● **WHAT THE TASK ASKS**
In the listing below, find the line containing "checks and files" and the line containing "before = set(bpy.data.objects)". Repeat exactly those two lines and every line between them, nothing more.

[Data entries]

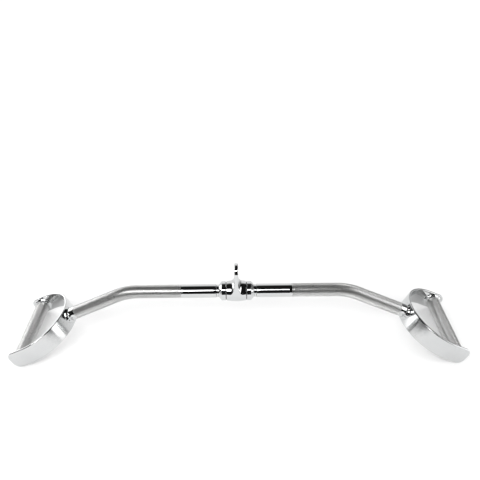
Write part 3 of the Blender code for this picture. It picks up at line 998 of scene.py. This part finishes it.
FRAME_SIZE = 480
FOCAL_PIXELS = 524.03
OPTICAL_CENTRE = (226.3, 300.73)
BAR_PIXEL = (236.38, 290.60)        # where the middle of the bar's axis lies
CAMERA_AZIMUTH = math.radians(-1.36)
CAMERA_ELEVATION = math.radians(38.86)
CAMERA_ROLL = math.radians(-1.49)
CAMERA_DISTANCE = 1.10128
SENSOR_WIDTH = 36.0


def camera_axes():
    """The camera's right, up and ahead, in the world."""
    ahead = Vector((math.sin(CAMERA_AZIMUTH) * math.cos(CAMERA_ELEVATION),
                    math.cos(CAMERA_AZIMUTH) * math.cos(CAMERA_ELEVATION), -math.sin(CAMERA_ELEVATION)))
    level = ahead.cross(Vector((0, 0, 1))).normalized()
    upright = level.cross(ahead)
    right = level * math.cos(CAMERA_ROLL) + upright * math.sin(CAMERA_ROLL)
    up = upright * math.cos(CAMERA_ROLL) - level * math.sin(CAMERA_ROLL)
    return right, up, ahead


def build_camera():
    right, up, ahead = camera_axes()
    aside = (BAR_PIXEL[0] - OPTICAL_CENTRE[0]) / FOCAL_PIXELS * CAMERA_DISTANCE
    above = (OPTICAL_CENTRE[1] - BAR_PIXEL[1]) / FOCAL_PIXELS * CAMERA_DISTANCE
    eye = PIVOT - right * aside - up * above - ahead * CAMERA_DISTANCE
    data = bpy.data.cameras.new("camera")
    data.sensor_width = SENSOR_WIDTH
    data.lens = FOCAL_PIXELS / FRAME_SIZE * SENSOR_WIDTH
    data.shift_x = (FRAME_SIZE / 2 - OPTICAL_CENTRE[0]) / FRAME_SIZE
    data.shift_y = (OPTICAL_CENTRE[1] - FRAME_SIZE / 2) / FRAME_SIZE
    camera = bpy.data.objects.new("camera", data)
    bpy.context.scene.collection.objects.link(camera)
    turn = Matrix((right, up, -ahead)).transposed().to_4x4()
    camera.matrix_world = Matrix.Translation(eye) @ turn
    bpy.context.scene.camera = camera


# Dressing

def outside_finishes():
    """The finishes of the pieces that show: mirror, strap, weld and knurl."""
    mirror = chrome("mirror_chrome", dark=(0.655, 0.665, 0.67), light=(0.685, 0.69, 0.69),
                    smooth=0.03, rough=0.05, ripple=0.00001, ripple_scale=60.0)
    strap = chrome("strap_chrome", dark=(0.64, 0.65, 0.655), light=(0.69, 0.695, 0.695),
                   smooth=0.10, rough=0.15, ripple=0.00003, ripple_scale=45.0)
    weld = chrome("weld_chrome", dark=(0.60, 0.61, 0.615), light=(0.68, 0.685, 0.685),
                  smooth=0.05, rough=0.12, ripple=0.00003, ripple_scale=500.0)
    # The dark groove colour and the lower metal in the grooves are painted shade in the knurl's grooves, with a
    # little grime.
    knurl = knurled_chrome("knurled_chrome_plate", flat=(0.87, 0.87, 0.865), groove=(0.38, 0.38, 0.376),
                           smooth=0.26, rough=0.35, dull=0.36, grime_and_shade=0.15)
    return mirror, strap, weld, knurl


def arm_bead_turn():
    """Turns a bead, whose height is Z, to stand on the strap's outer face towards the arm."""
    return Matrix(((0, 0, -1, 0), (1, 0, 0, 0), (0, -1, 0, 0), (0, 0, 0, 1)))


def dress_tube(node, mesh, placing, mirror, knurl):
    add_piece(f"{node}_tube", mesh, placing, "bar", [node], [mirror, knurl], even=False)


def dress_welds(name, bow, across, arm_bead, grip_bead, finish):
    facing_arm = bow @ Matrix.Translation((-STRAP_HALF, 0, 0)) @ arm_bead_turn()
    add_piece(f"arm_{name}_bead", arm_bead, facing_arm, "bar", [f"arm_weld_{name}"],
              [finish])
    for end, way in (("front", -1), ("rear", 1)):
        leg = across @ Matrix.Translation((0, way * GRIP_HALF, 0))
        facing_in = leg @ Matrix.Rotation(way * math.pi / 2, 4, "X")
        add_piece(f"grip_{name}_{end}_bead", grip_bead, facing_in, "bar",
                  [f"grip_weld_{name}_{end}"], [finish])


def dress_bar():
    mirror, plate, weld, knurl = outside_finishes()
    build_hanger(mirror)
    arm = arm_mesh()
    grip = grip_mesh()
    strap = strap_mesh()
    arm_bead = bead_mesh("arm_bead", stretch=0.1, seed=0.7, saddle=True)
    grip_bead = bead_mesh("grip_bead", stretch=0.4, seed=2.2, saddle=False)
    for name, turn in (("right", 0.0), ("left", math.pi)):
        half = Matrix.Translation(PIVOT) @ Matrix.Rotation(turn, 4, "Z")
        bow = half @ Matrix.Translation((CROWN_X, 0, -CROWN_DROP)) @ Matrix.Rotation(BEND_ANGLE, 4, "Y")
        across = bow @ Matrix.Translation((GRIP_REACH, 0, 0))
        build_plug(name, half, mirror)
        dress_tube(f"arm_{name}", arm, half, mirror, knurl)
        add_piece(f"stirrup_{name}_strap", strap, bow, "bar", [f"stirrup_{name}"], [plate])
        dress_tube(f"grip_{name}", grip, across, mirror, knurl)
        dress_welds(name, bow, across, arm_bead, grip_bead, weld)


def dress_inside():
    """Finishes for the pieces inside the hanger, which keep their CAD shapes."""
    steel = metal("turned_steel_shaft", dark=(0.42, 0.42, 0.42), light=(0.56, 0.56, 0.57),
                  smooth=0.28, rough=0.42, scale=300.0)
    bronze = metal("sintered_bronze", dark=(0.46, 0.32, 0.16), light=(0.60, 0.44, 0.24),
                   smooth=0.35, rough=0.50, scale=1200.0)
    washer = nylon("black_nylon_washer", dark=(0.018, 0.018, 0.019), light=(0.035, 0.035, 0.036),
                   smooth=0.45, rough=0.62, ripple=0.00005)
    for node, finish in (("spindle", steel), ("bush_left", bronze), ("bush_right", bronze),
                         ("thrust_washer_left", washer), ("thrust_washer_right", washer)):
        mesh = frame["nodes"][node].data
        mesh.materials.clear()
        mesh.materials.append(finish)


bpy.context.scene.view_settings.view_transform = "Standard"
dress_bar()
dress_inside()
build_floor()
build_panels()
build_world()
build_camera()
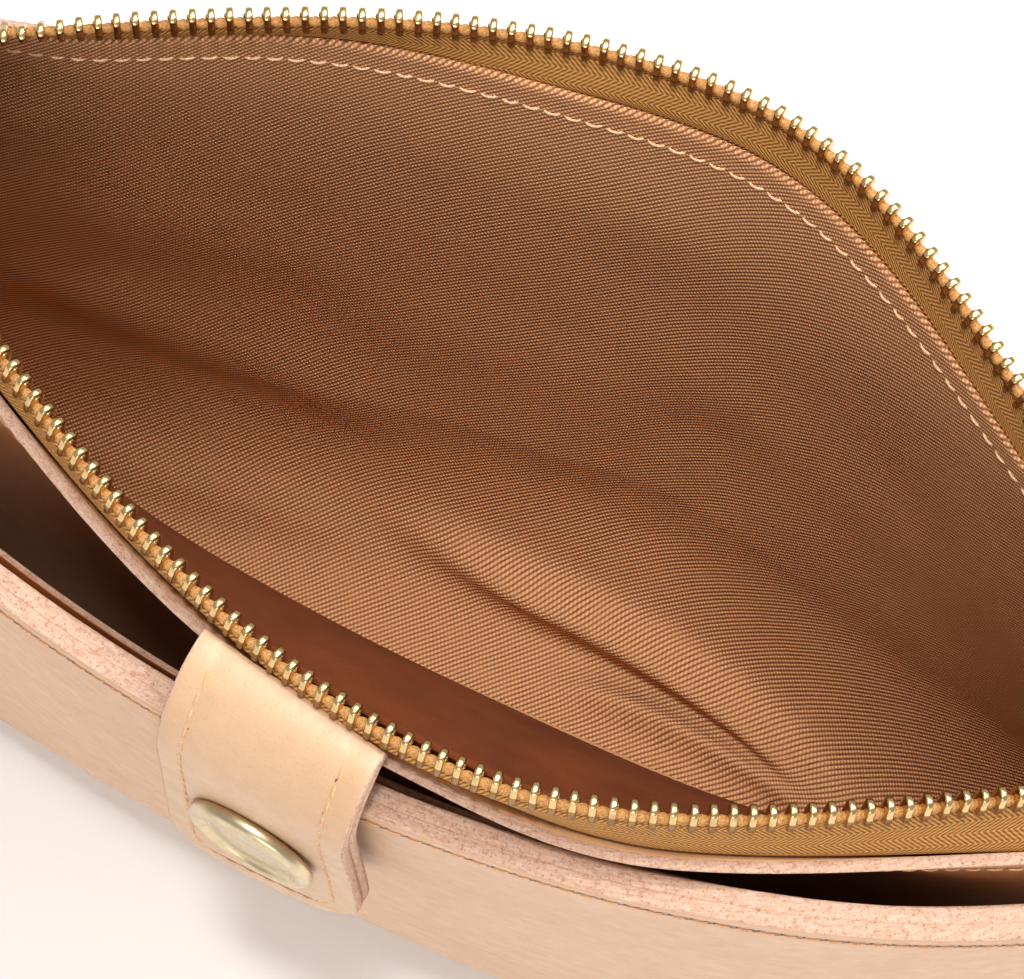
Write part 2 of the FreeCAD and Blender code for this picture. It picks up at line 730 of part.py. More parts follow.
post = dim("post_radius")
cap = dim("cap_radius")
rise = dim("cap_height")
socket = dim("socket_radius")
socket_hole = dim("socket_hole")
ball = dim("stud_radius")
flange = dim("stud_flange")
stud_top = SNAP_GAP - LEATHER - 0.7
snap_turn = FreeCAD.Rotation(vec(0, 0, 1), TAB_NORMAL)
turned("snap_cap", [
    (0.0, -2 * LEATHER), (post, -2 * LEATHER), (post, 0.0), (cap - 0.4, 0.0), (cap, 0.4), (cap, rise - 0.7),
    (cap - 0.5, rise - 0.1), (cap - 1.0, rise), (cap - 1.6, rise - 0.35), (cap - 2.0, rise - 0.7),
    (0.0, rise - 0.7)], FreeCAD.Placement(SNAP_CENTRE + TAB_NORMAL * LEATHER, snap_turn))
turned("snap_socket", [
    (0.0, 0.0), (socket, 0.0), (socket, -0.6), (socket - 1.0, -1.1), (socket - 1.3, -1.6),
    (socket_hole + 0.2, -1.6), (socket_hole, -1.4), (socket_hole, -0.5), (0.0, -0.5)],
    FreeCAD.Placement(SNAP_CENTRE - TAB_NORMAL * LEATHER, snap_turn))
turned("snap_stud", [
    (0.0, 0.0), (flange, 0.0), (flange, 0.3), (flange - 0.4, 0.6), (ball - 0.4, 0.6),
    (ball - 0.4, stud_top - 0.9), (ball, stud_top - 0.6), (ball, stud_top - 0.3), (ball - 0.3, stud_top),
    (0.0, stud_top)],
    FreeCAD.Placement(SNAP_CENTRE - TAB_NORMAL * SNAP_GAP, snap_turn))
turned("stud_rivet", [
    (0.0, 0.0), (post, 0.0), (post, -RIVET_GRIP), (post + 2.4, -RIVET_GRIP), (post + 2.4, -RIVET_GRIP - 0.4),
    (0.0, -RIVET_GRIP - 0.4)],
    FreeCAD.Placement(SNAP_CENTRE - TAB_NORMAL * SNAP_GAP, snap_turn))

# ---------------------------------------------------------------- checks and files

doc.recompute()
for item in doc.Objects:
    if "Invalid" in item.State or "Error" in item.State:
        raise RuntimeError(f"{item.Name} is {item.State}")
for item in subparts:
    if item.Shape.isNull() or not item.Shape.isValid():
        raise RuntimeError(f"{item.Label} has no valid shape")

os.makedirs("parts", exist_ok=True)
for item in subparts:
    item.Shape.exportStep(f"parts/{item.Label}.step")
    box = item.Shape.BoundBox
    print(f"{item.Label:20s} solids {len(item.Shape.Solids):3d} volume {item.Shape.Volume:9.1f}",
          f"x {box.XMin:.1f} {box.XMax:.1f} y {box.YMin:.1f} {box.YMax:.1f} z {box.ZMin:.1f} {box.ZMax:.1f}")
print(f"room between strap and pocket at the snap {SNAP_GAP - LEATHER:.2f}")
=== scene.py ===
import bisect
import math
import random

import bmesh
import bpy
from mathutils import Matrix, Vector, noise


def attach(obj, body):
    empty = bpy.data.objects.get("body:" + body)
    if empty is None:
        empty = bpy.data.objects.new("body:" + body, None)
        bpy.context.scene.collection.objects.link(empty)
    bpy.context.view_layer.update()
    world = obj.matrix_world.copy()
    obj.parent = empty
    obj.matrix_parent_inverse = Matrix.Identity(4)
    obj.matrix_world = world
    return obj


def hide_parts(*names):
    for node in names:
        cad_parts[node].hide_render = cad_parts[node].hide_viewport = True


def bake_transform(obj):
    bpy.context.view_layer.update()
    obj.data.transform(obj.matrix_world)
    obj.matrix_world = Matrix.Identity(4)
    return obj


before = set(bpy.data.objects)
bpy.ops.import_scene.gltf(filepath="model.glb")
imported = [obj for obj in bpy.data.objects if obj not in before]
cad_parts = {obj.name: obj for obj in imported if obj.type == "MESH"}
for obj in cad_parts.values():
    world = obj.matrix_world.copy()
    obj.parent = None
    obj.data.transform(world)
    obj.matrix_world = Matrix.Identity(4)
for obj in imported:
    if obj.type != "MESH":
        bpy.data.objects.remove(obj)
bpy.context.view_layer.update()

MM = 0.001
FRONT = -1
BACK = 1
random.seed(7)

# ------------------------------------------------------------------ shape of the pouch, in millimetres

LENGTH = 108.0
CHAIN_Z = 130.0
CHAIN_HALF = 1.15
BASE_DEPTH = 19.6
LEATHER = 1.4
POCKET_LEATHER = 1.8
MOUTH = {
    FRONT: {"depth": 41.3, "peak": 18.8, "left": 1.28, "right": 1.5},
    BACK: {"depth": 36.0, "peak": 13.8, "left": 1.24, "right": 2.54},
}
MOUTH_LEFT = -82.0
MOUTH_RIGHT = 106.0
WALL_POWER = {FRONT: 5.0, BACK: 0.7}
POCKET_RISE = 0.45
BACK_DRAW = 2.6
FRONT_DRAW = 1.5
FRONT_SPREAD = 3.0
LAYER_GAP = 0.35
WALL_FOOT = 1.6
POCKET_HEIGHT = 118.0
SEAM_GAP = 0.05
TILT = {FRONT: 74.0, BACK: 92.0}


def smooth(value, low, high):
    ratio = min(1.0, max(0.0, (value - low) / (high - low)))
    return ratio * ratio * (3.0 - 2.0 * ratio)


def dome(x, left, peak, right, left_power, right_power):
    if x <= left or x >= right:
        return 0.0
    if x < peak:
        return math.cos(math.pi / 2 * (peak - x) / (peak - left)) ** left_power
    return math.cos(math.pi / 2 * (x - peak) / (right - peak)) ** right_power


def chain_y(x, side):
    m = MOUTH[side]
    return CHAIN_HALF + m["depth"] * dome(x, MOUTH_LEFT, m["peak"], MOUTH_RIGHT, m["left"], m["right"])


def chain_z(x):
    return CHAIN_Z - 22.0 * (max(0.0, x - 30.0) / 76.0) ** 2


def tape_set(x, side):
    """Tape edge to the leather's inner face, measured across the mouth."""
    reach = 5.0 - 3.2 * smooth(x, -70.0, -50.0)
    if side == BACK:
        return reach - BACK_DRAW * smooth(x, -40.0, 0.0) * (1.0 - smooth(x, 55.0, 100.0))
    reach -= FRONT_DRAW * smooth(x, -45.0, -5.0) * (1.0 - smooth(x, 15.0, 42.0))
    return reach + FRONT_SPREAD * smooth(x, 35.0, 95.0)


def leather_set(x):
    return 6.0 + 2.0 * smooth(x, 0.0, 40.0)


def leather_top(x):
    return chain_z(x) - leather_set(x)


def end_taper(x, power):
    return math.sqrt(max(0.0, 1.0 - min(1.0, abs(x / LENGTH)) ** power))


def ripple(x, z, side):
    """Slow unevenness of the soft walls, which leaves the side seams alone."""
    spot = Vector((x / 38.0, z / 30.0, side * 5.0))
    return 0.7 * noise.noise(spot) * smooth(LENGTH - abs(x), 2.0, 25.0) * smooth(z, 0.0, 25.0)


def wall_depth(x, z, side):
    rise = min(1.0, max(0.0, z) / leather_top(x)) ** WALL_POWER[side]
    base = BASE_DEPTH * end_taper(x, 6)
    rim = (chain_y(x, side) + tape_set(x, side)) * end_taper(x, 12)
    return base + (rim - base) * rise + ripple(x, z, side)


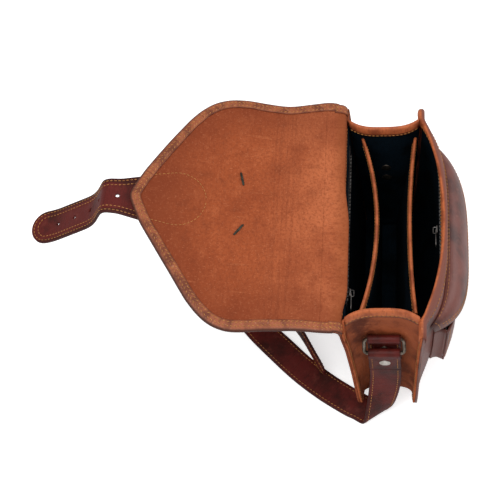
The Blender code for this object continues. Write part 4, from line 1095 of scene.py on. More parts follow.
pattern_from_edge(flap_strip_hide)
thicken(flap_strip_hide, edge_thick, angle=60)
bent_flap(flap_strip_hide, "edge_leather", "flap_left_edge", "flap_right_edge", "flap_front_edge")

for name, facing in (("flap_inner_seam", 1), ("flap_outer_seam", -1)):
    seam = bmesh.new()
    for inset, slant in zip(flap_rows, row_slants):
        spots = [at + inward * inset for at, inward in zip(flap_line, flap_inward)]
        points = [flap_surface(at.x, at.y, facing * row_rise) for at in spots]
        sew(seam, points, flap_up * facing, slant * facing)
    bent_flap(keep(name, seam, [ochre_thread]), "edge_leather")
print("flap faces:", len(flap_hide.data.polygons))

# %% [markdown]
# At its hinge the same hide turns over a rounded fold and runs down into the back wall. The fold is a piece of
# its own, shaped between the bag and the flap. A row of stitches under it holds the lining.

# %% Hinge fold
fold_radius = 0.006
fold_turn = math.radians(90) - flap_rise
fold_reach = fold_radius * math.tan(fold_turn / 2)
hinge_half = flap_half * far_shares[0][1]


def hinge_normal(along):
    turn = min(max(0.0, fold_reach - along) / fold_radius, fold_turn)
    return flap_up * math.cos(turn) - flap_ahead * math.sin(turn)


fold_foot = fold_reach - fold_radius * fold_turn
fold_last = 0.020
end_rows = 14
under_hinge = 0.1995


def roll_out(across, along):
    """How far the fold has rolled out over the mouth: most in its nearer half, and nothing at its ends."""
    share = clamped((along - fold_foot) / (fold_last - fold_foot))
    bulge = 0.0070 * eased(across, -0.122, -0.086) * (0.12 + 0.88 * eased(across, 0.045, -0.015))
    return bulge * eased(across, 0.122, 0.100) * math.sin(math.pi * math.sqrt(share)) ** 2


def lay_hinge(across, along, above=0.0):
    """On the flap from fold_reach on, round the fold before it, and down the back wall before that."""
    rolled = Vector((0, -roll_out(across, along), 0))
    if along >= fold_reach:
        return flap_surface(across, along, above) + rolled
    left = fold_reach - along
    turned_by = min(left, fold_radius * fold_turn)
    spot = hinge_place + flap_ahead * fold_reach - flap_up * fold_radius + Vector((across, 0, 0)) + rolled
    return spot + hinge_normal(along) * (fold_radius + above) - Vector((0, 0, left - turned_by))


hinge_cut = rectangle(hinge_half, fold_foot - 0.002, fold_last)
hinge_hide = cut("hinge_hide", hinge_cut, (0.008, 0.0012), lay_hinge, hide + 0.00015, [suede, outer_leather],
                 soften=0)
hinge_ends = (lay_hinge(0, fold_foot), lay_hinge(0, fold_reach))
bent(hinge_hide, "suede", "bag", "flap_back", *hinge_ends)
for prefix, sign in ends:

    def lay_end(i, j):
        inward, above = strip_section[i]
        return lay_hinge(sign * (hinge_half - inward), between(fold_foot, 0.0115, end_rows)[j], above * 1.03)
    strip = roll(prefix + "_hinge_strip", section_last, end_rows, lay_end, flap_strip, (strip_pattern, 0.018))
    pattern_from_edge(strip)
    thicken(strip, edge_thick, angle=60)
    bent(strip, "edge_leather", "bag", "flap_back", *hinge_ends)
    seam = bmesh.new()
    line = between(fold_foot + 0.001, 0.0105, end_rows)
    for inset, slant in zip(flap_rows, row_slants):
        for facing in (-1, 1):
            points = [lay_hinge(sign * (hinge_half - inset), along, facing * row_rise) for along in line]
            sew(seam, points, [hinge_normal(along) * facing for along in line], slant)
    bent(keep(prefix + "_hinge_seam", seam, [ochre_thread]), "edge_leather", "bag", "flap_back", *hinge_ends)
seam = bmesh.new()
spots = [Vector((x, lean(under_hinge) - hide - 0.0001, under_hinge)) for x in between(-0.112, 0.112, 60)]
sew(seam, spots, Vector((0, -1, 0)), thick=0.0006)
sewn("lining_seam", seam, "bag")
print("fold starts at", round(fold_foot, 4), "and ends at", round(fold_reach, 4))

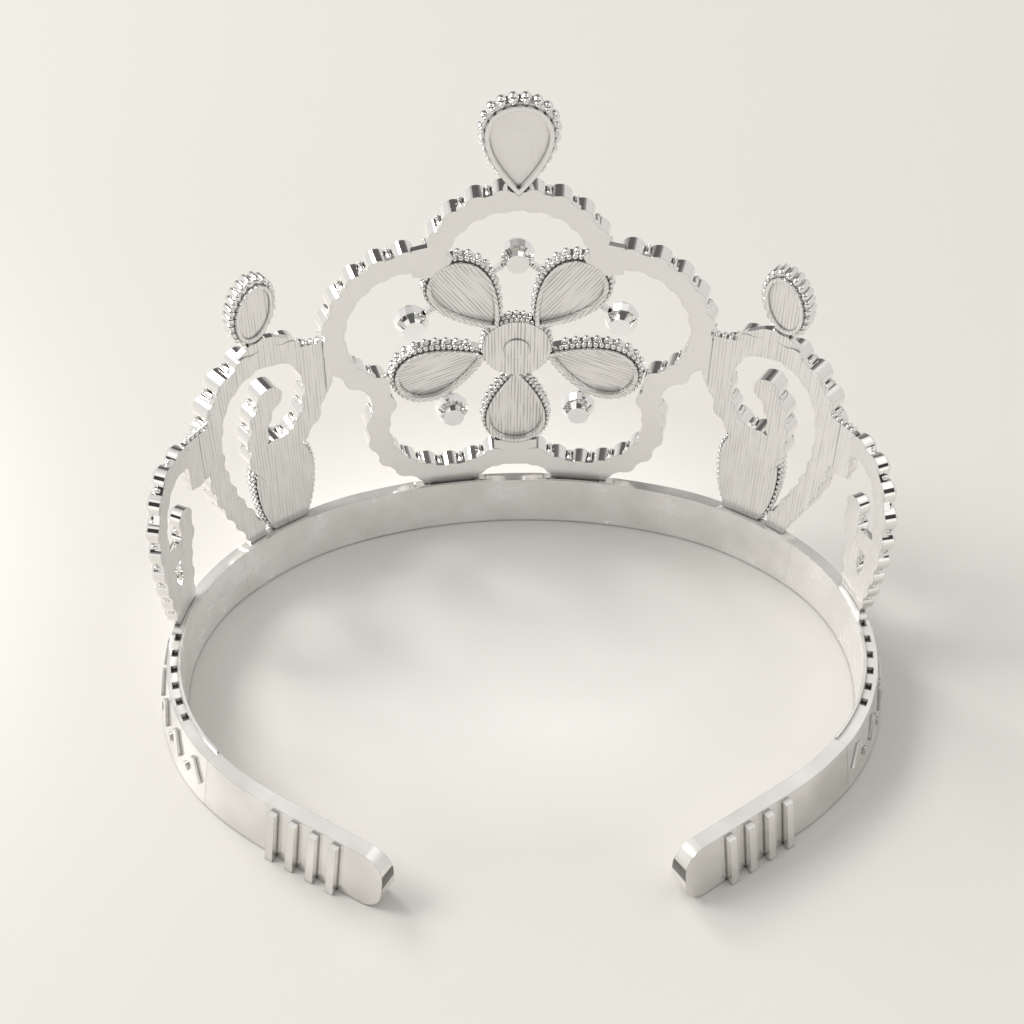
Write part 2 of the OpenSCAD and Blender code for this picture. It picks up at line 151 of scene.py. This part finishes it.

● **WRITTEN ANSWER**
# ---------------------------------------------------------------- checks and files

doc.recompute()
for item in doc.Objects:
    if "Invalid" in item.State or "Error" in item.State:
        raise RuntimeError(f"{item.Name} is {item.State}")
for item in subparts:
    if item.Shape.isNull() or not item.Shape.isValid():
        raise RuntimeError(f"{item.Label} has no valid shape")

os.makedirs("parts", exist_ok=True)
for item in subparts:
    item.Shape.exportStep(f"parts/{item.Label}.step")
    box = item.Shape.BoundBox
    print(f"{item.Label:20s} solids {len(item.Shape.Solids):3d} volume {item.Shape.Volume:9.1f}",
          f"x {box.XMin:.1f} {box.XMax:.1f} y {box.YMin:.1f} {box.YMax:.1f} z {box.ZMin:.1f} {box.ZMax:.1f}")
print(f"room between strap and pocket at the snap {SNAP_GAP - LEATHER:.2f}")
=== scene.py ===
import bisect
import math
import random

import bmesh
import bpy
from mathutils import Matrix, Vector, noise


def attach(obj, body):
    empty = bpy.data.objects.get("body:" + body)
    if empty is None:
        empty = bpy.data.objects.new("body:" + body, None)
        bpy.context.scene.collection.objects.link(empty)
    bpy.context.view_layer.update()
    world = obj.matrix_world.copy()
    obj.parent = empty
    obj.matrix_parent_inverse = Matrix.Identity(4)
    obj.matrix_world = world
    return obj


def hide_parts(*names):
    for node in names:
        cad_parts[node].hide_render = cad_parts[node].hide_viewport = True


def bake_transform(obj):
    bpy.context.view_layer.update()
    obj.data.transform(obj.matrix_world)
    obj.matrix_world = Matrix.Identity(4)
    return obj


before = set(bpy.data.objects)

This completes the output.